The authors of the book Misreading Scripture with Western Eyes correct our misunderstanding of sin and set us on a correct path that is rooted in biblical theology:
The thought that should guide our conduct is that we are representatives of both Christ and the community that bears his name. As such, we must be careful to live in such a way that brings honor, and not shame, on Christ’s name and his family. We deceive ourselves when we think sin is individual and independent of a community’s honor. Our individualism feeds the false sense that sin is merely an inner wrong—the private business between me and God, to be worked out on judgment day. Paul thought otherwise.
So when we are talking about finding the middle ground in how we respond to human sin in the church, we must follow Paul’s lead. He didn’t turn a blind eye to the misuse and abuse of power, nor did he outright condemn those who were in the wrong. That’s because human sin is never only about the person in the wrong. Rather, he focused on how sin impacts the community as a whole. He didn’t shy away from calling the church out, as isolating as that can be for those who risk doing so. He wasn’t afraid to engage the church in honest discussion about sin, because he realized that was a necessary and crucial step in bringing the community back into step with God’s heart.
When the church experiences systemic sin among its leadership ranks in an age of instant media coverage, the negative effect on the Christian community is only intensified and magnified. This has the tendency to tarnish the beauty of God’s community in a world that is already skeptical of religion.

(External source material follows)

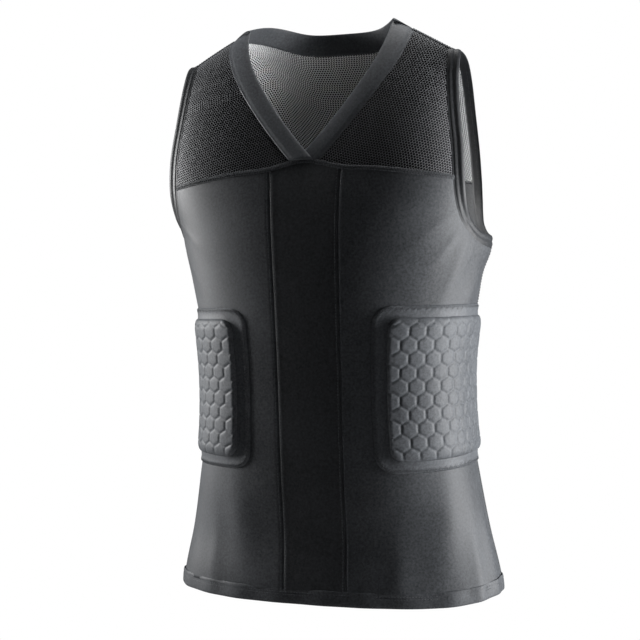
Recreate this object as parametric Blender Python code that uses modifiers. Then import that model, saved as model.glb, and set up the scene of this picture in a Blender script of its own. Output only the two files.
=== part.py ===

The middle ground is found in the Bible—where Paul gets at the heart of the matter: It’s not about protecting the image or standing of those in power who sin or mismanage God’s church nor is it about destroying their image. Rather, it’s about protecting the beauty of the community who Christ created through His costly death and triumphant resurrection. When sin debilitates the church, grace isn’t so much seen in turning a blind eye or withholding judgment. Rather, it’s about upholding the integrity of the community which is sustained through God’s (costly and triumphant) grace in Christ.
The middle ground says that individual sin affects all of us. As such, we can never again bury our heads in the sand or allow anger to divide us when the sins of a few cast a shadow on the church as a whole. Also, the middle ground is not about shaming the sinner, but about making sure local congregations have appropriate lines of communication for dealing with sin (especially among its leaders)—in whatever form it might manifest. Like Paul, we are called to engage people with honesty (not with cheap and flimsy avoidance) and a tone that reveals our intent is about honoring God’s costly grace in Christ. Indeed, in the famous words of Dietrich Bonhoeffer: “nothing can be cheap to us which is costly to God.” This costly grace creates and sustains the Church—Christ’s precious and beautiful bride.
Finding the middle ground when responding to human sin means taking actions that will ensure the church continues to radiate Christ’s beauty to the world.
Afterall, as Dostoyevsky said, “Beauty will save the world.”